**Supplied material**.
┄┄┄┄┄┄┄┄┄┄

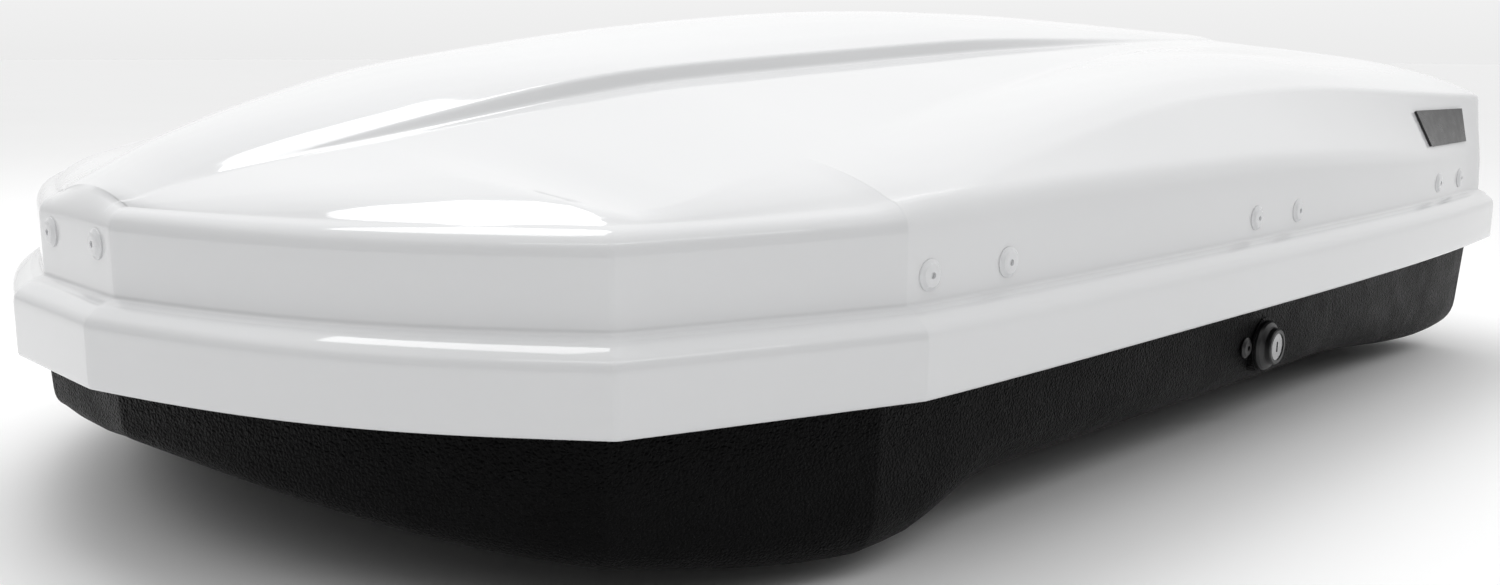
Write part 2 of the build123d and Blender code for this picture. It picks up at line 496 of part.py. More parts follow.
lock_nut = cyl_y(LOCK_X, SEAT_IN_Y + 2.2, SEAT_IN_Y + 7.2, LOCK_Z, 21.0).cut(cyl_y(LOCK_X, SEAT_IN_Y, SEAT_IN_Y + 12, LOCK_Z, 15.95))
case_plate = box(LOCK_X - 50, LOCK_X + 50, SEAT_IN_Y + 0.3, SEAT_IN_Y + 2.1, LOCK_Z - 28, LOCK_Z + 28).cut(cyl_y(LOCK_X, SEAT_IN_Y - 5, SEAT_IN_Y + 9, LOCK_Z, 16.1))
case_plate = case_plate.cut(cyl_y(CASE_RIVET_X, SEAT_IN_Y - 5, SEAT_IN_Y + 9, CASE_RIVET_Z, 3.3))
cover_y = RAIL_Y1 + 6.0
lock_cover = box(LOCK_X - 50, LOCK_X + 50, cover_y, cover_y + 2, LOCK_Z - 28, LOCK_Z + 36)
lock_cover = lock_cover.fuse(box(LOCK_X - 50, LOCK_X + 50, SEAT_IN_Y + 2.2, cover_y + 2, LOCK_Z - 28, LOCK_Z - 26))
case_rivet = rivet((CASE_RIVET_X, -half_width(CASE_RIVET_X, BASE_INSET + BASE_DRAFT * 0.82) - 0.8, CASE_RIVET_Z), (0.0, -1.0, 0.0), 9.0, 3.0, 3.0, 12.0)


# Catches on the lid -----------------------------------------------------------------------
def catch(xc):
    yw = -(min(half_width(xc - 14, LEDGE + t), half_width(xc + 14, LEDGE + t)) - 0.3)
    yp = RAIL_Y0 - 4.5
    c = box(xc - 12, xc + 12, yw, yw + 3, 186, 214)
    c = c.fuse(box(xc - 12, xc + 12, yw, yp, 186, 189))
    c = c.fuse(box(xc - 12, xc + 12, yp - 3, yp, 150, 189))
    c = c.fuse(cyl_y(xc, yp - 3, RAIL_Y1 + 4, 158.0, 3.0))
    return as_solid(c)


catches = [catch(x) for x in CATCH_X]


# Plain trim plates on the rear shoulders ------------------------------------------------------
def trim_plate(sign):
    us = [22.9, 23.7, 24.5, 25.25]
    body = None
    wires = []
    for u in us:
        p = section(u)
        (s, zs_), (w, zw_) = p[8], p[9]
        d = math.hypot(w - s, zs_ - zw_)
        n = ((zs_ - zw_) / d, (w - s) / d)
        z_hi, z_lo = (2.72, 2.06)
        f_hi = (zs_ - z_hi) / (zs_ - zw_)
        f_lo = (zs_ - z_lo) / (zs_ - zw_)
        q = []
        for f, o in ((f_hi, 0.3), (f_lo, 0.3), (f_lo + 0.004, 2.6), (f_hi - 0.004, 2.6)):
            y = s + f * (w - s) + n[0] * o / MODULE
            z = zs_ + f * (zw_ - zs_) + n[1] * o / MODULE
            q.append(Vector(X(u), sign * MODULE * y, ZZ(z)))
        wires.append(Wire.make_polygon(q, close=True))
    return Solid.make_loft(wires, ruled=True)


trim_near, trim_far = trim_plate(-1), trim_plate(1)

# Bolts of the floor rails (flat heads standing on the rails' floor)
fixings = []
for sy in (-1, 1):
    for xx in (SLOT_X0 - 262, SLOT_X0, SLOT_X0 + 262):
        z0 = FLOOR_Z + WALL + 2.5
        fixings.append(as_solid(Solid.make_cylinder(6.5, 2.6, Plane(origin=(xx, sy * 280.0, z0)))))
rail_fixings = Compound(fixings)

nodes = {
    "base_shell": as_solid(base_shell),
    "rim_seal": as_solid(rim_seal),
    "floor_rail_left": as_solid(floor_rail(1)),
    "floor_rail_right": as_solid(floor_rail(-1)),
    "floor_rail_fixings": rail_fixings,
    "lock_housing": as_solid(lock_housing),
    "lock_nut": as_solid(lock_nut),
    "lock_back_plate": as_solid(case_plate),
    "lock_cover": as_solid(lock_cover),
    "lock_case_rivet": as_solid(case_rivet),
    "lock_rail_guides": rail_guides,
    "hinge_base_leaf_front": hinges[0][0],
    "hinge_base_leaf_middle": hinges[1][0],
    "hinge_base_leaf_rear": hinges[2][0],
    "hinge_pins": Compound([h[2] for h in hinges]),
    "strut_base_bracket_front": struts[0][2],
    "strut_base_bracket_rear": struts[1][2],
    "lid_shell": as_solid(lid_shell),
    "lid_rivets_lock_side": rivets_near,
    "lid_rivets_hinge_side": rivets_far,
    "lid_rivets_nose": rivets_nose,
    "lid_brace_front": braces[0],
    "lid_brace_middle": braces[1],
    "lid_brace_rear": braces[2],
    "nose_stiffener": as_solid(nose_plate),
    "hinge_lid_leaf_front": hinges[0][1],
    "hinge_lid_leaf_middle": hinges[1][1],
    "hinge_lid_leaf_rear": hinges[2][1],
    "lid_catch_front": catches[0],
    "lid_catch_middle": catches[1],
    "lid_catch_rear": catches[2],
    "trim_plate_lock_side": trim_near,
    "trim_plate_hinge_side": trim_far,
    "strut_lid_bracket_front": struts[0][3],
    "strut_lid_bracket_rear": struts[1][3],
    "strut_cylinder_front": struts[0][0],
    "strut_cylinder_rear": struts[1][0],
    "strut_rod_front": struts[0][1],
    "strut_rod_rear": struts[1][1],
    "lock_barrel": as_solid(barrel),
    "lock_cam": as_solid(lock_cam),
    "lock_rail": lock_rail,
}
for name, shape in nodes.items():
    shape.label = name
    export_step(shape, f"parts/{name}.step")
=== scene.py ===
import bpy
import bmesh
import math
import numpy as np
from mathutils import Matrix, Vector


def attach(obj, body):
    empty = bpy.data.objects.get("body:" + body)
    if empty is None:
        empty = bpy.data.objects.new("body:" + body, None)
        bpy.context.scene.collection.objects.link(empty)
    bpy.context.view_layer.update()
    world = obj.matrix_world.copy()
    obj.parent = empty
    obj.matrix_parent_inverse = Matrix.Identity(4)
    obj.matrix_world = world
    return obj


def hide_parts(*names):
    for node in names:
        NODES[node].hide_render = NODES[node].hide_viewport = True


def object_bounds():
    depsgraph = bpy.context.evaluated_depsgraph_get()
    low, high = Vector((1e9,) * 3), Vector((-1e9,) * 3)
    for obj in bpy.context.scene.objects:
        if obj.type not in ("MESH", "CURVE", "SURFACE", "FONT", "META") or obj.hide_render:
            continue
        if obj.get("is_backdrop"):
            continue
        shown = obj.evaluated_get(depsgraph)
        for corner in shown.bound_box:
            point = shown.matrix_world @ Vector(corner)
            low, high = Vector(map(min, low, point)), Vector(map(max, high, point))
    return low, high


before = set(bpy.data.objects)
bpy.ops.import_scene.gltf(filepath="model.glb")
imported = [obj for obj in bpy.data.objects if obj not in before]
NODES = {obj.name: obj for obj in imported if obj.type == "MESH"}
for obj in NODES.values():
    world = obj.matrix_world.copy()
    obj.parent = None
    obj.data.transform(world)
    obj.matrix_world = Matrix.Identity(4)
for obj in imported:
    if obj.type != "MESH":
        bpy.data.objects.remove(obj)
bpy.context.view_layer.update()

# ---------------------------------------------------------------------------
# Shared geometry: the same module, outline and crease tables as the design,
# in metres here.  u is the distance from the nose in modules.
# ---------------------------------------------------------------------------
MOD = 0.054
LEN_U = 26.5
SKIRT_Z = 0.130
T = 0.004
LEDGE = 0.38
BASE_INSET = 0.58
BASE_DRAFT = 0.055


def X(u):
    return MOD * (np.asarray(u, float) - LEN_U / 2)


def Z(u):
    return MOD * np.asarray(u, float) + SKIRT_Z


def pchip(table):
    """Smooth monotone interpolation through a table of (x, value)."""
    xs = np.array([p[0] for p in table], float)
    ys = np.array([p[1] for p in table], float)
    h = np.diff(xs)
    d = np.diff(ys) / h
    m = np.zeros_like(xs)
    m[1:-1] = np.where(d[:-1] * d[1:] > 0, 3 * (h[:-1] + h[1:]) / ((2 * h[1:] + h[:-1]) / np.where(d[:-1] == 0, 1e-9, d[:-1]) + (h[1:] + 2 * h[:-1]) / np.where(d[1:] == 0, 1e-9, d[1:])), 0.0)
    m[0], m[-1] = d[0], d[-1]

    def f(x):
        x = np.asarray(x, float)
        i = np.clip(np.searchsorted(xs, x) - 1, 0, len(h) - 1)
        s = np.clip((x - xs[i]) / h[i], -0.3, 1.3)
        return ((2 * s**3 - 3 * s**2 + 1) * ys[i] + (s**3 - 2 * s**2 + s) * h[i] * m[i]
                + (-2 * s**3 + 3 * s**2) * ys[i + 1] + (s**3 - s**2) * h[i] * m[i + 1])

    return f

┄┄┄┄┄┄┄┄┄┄

**Given problem**.
Look above for the line containing "for name, shape". Output from there through the line containing "for corner in", exactly and inclusively.

**Full response**.
for name, shape in nodes.items():
    shape.label = name
    export_step(shape, f"parts/{name}.step")
=== scene.py ===
import bpy
import bmesh
import math
import numpy as np
from mathutils import Matrix, Vector


def attach(obj, body):
    empty = bpy.data.objects.get("body:" + body)
    if empty is None:
        empty = bpy.data.objects.new("body:" + body, None)
        bpy.context.scene.collection.objects.link(empty)
    bpy.context.view_layer.update()
    world = obj.matrix_world.copy()
    obj.parent = empty
    obj.matrix_parent_inverse = Matrix.Identity(4)
    obj.matrix_world = world
    return obj


def hide_parts(*names):
    for node in names:
        NODES[node].hide_render = NODES[node].hide_viewport = True


def object_bounds():
    depsgraph = bpy.context.evaluated_depsgraph_get()
    low, high = Vector((1e9,) * 3), Vector((-1e9,) * 3)
    for obj in bpy.context.scene.objects:
        if obj.type not in ("MESH", "CURVE", "SURFACE", "FONT", "META") or obj.hide_render:
            continue
        if obj.get("is_backdrop"):
            continue
        shown = obj.evaluated_get(depsgraph)
        for corner in shown.bound_box:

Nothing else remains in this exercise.